Maximizing ion accessibility in nanoscale ion-channel MXene electrodes for zinc-ion energy storage

With highly hydrophilic surfaces and superior metal conductivity, two-dimensional transition-metal carbides (MXenes) are highly valuable in the field of electrochemical energy storage. However, the easy stacking inclination of interlayers would lead to reduced ion accessibility and available transport paths within MXenes, thus limiting their electrochemical performance.

In order to fully exploit the advantages of MXenes in electrochemical energy storage and suppress the self-stacking behavior, a series of methods have been developed. Hole etching is considered to be one of the effective strategies to improve ion accessibility and transport efficiency, which can be applied to the construction of high-performance energy storage devices.

The fabrication of nanoscale ion-channel electrodes by chemical etching has good application prospects.

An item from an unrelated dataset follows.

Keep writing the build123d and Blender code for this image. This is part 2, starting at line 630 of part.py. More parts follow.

However, controlling the degree of chemical etching for efficient modulation of electrochemical energy storage remains a great challenge.

In a Science Bulletin paper, based on the design concept of nanoscale in-plane ion channels, MXene nanosheets with in-plane ion-channels are prepared by chemical oxidation and are turned into electrodes for constructing self-healing Zinc-ion microcapacitors (ZIMC) with excellent anti-self-discharge properties.

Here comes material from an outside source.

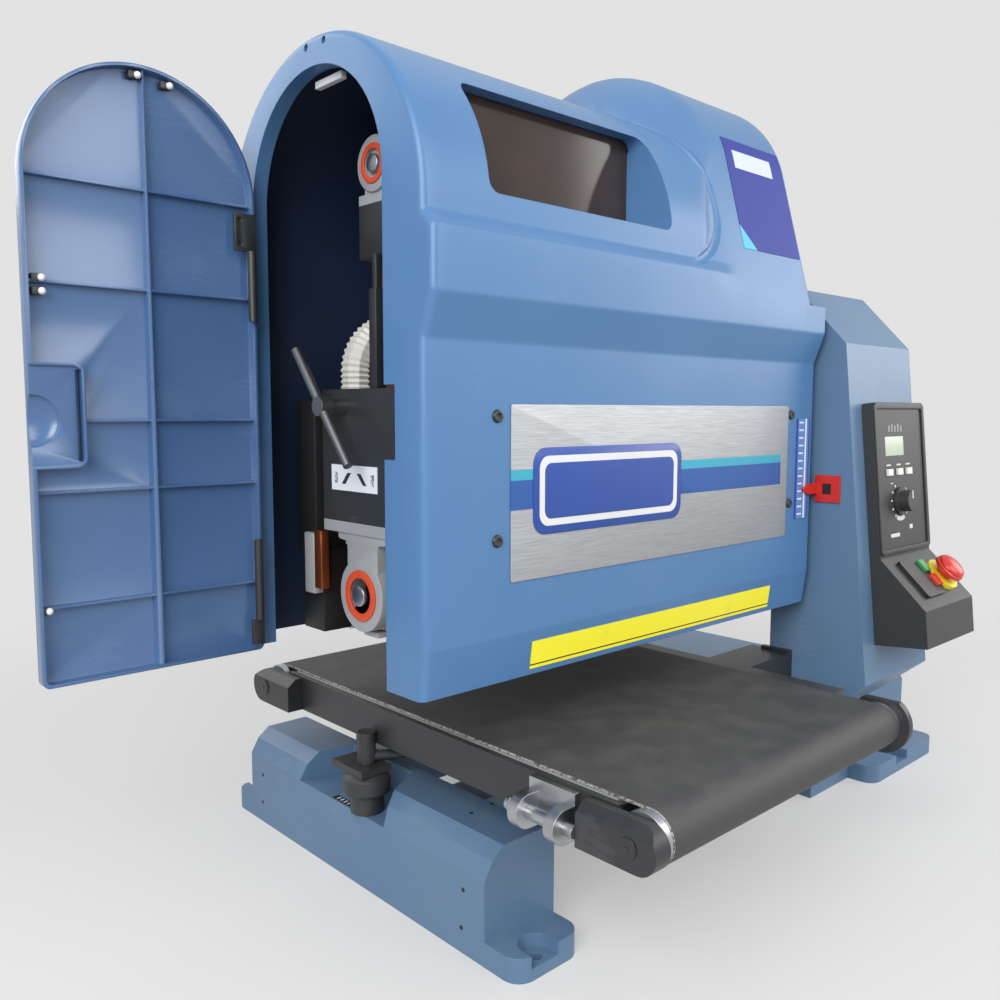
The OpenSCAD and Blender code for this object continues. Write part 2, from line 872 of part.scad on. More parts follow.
module feed_platen() color(cast_grey) stand() {
    z1 = bed_top - belt_t - seat_gap;
    block(-rail_x, rail_x, roller_front + platen_inset, roller_rear - platen_inset, z1 - platen_t, z1);
    for (y = [rail_y0 + cross_w, (rail_y0 + rail_y1 - cross_w) / 2, rail_y1 - 2 * cross_w])
        block(-rail_x, rail_x, y, y + cross_w, cross_z0, z1 - platen_t);
}

// Two side rails, the right one with a flange along its top
module bed_rails() color(satin_black) stand() {
    block(-rail_out, -rail_x, rail_y0, rail_y1, rail_z0, rail_z1);
    block(rail_x, rail_out, rail_y0, rail_y1, rail_z0, rail_z1);
    block(rail_x, rail_out + flange_w, rail_y0 + rail_inset, rail_y1, rail_z1 - flange_t, rail_z1);
}

// End cap of a roller on the left rail, rounded at its outer end
module left_cap(axis_y, way) {
    far = axis_y + way * (cap_r + 3 * ring_gap);
    near = axis_y - way * cap_back;
    difference() {
        intersection() {
            x_prism(-rail_out - cap_w, -rail_out) union() {
                translate([far - way * cap_r, roller_z]) circle(cap_r);
                translate([min(near, far - way * cap_r), roller_z - cap_r])
                    square([abs(far - near) - cap_r, 2 * cap_r]);
            }
            y_prism(min(near, far) - over, max(near, far) + over) polygon([[-rail_out, rail_z0 - cap_r],
                [-rail_out - cap_w, rail_z0 - cap_r], [-rail_out - cap_w, roller_z + cap_r - cap_chamfer],
                [-rail_out - cap_chamfer, roller_z + cap_r], [-rail_out, roller_z + cap_r]]);
        }
        rod_x(-rail_out - cap_w - over, -rail_out + over, axis_y, roller_z, shaft_r + run_gap);
    }
}

// Round end plate of a roller on the right rail, cut level just above the belt
module right_cap(axis_y) {
    difference() {
        rod_x(rail_out, rail_out + end_plate_t, axis_y, roller_z, end_plate_r);
        rod_x(rail_out - over, rail_out + end_plate_t + over, axis_y, roller_z, shaft_r + run_gap);
        block(rail_out - over, rail_out + end_plate_t + over, axis_y - end_plate_r - over,
            axis_y + end_plate_r + over, bed_top + belt_t, bed_top + end_plate_r);
    }
}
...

The MXene nanosheets with in-plane ion-channels can effectively shorten the ions' transport distance and improve the electrochemical performance of ZIMC, while retaining the excellent mechanical strength and electrical conductivity of large-sized MXene nanosheets.

The fabricated self-healing MXene-based Zinc-ion mircocapacitor exhibits high areal specific capacitance (532.8 mF cm^–2) at the current density of 2 mA cm^–2, low self-discharge rate (4.4 mV h^–1) and high energy density of 145.1 μWh cm^–2 at the power density of 2800 μW cm^–2. The fabricated ZIMC has excellent anti-self-discharge properties and self-healing capabilities, which could support microelectronic devices for a long time, and has great potentials in application of flexible electronics.

Based on the design of nanoscale ion channels, MXene electrodes with maximized ion accessibility and high mechanical strength are constructed and can be used for high-capacity Zinc-ion energy storage. The design of in-plane ion channels provides a simple, efficient and scalable approach to effectively improve the electrochemical energy storage capacity of MXenes and other 2D materials.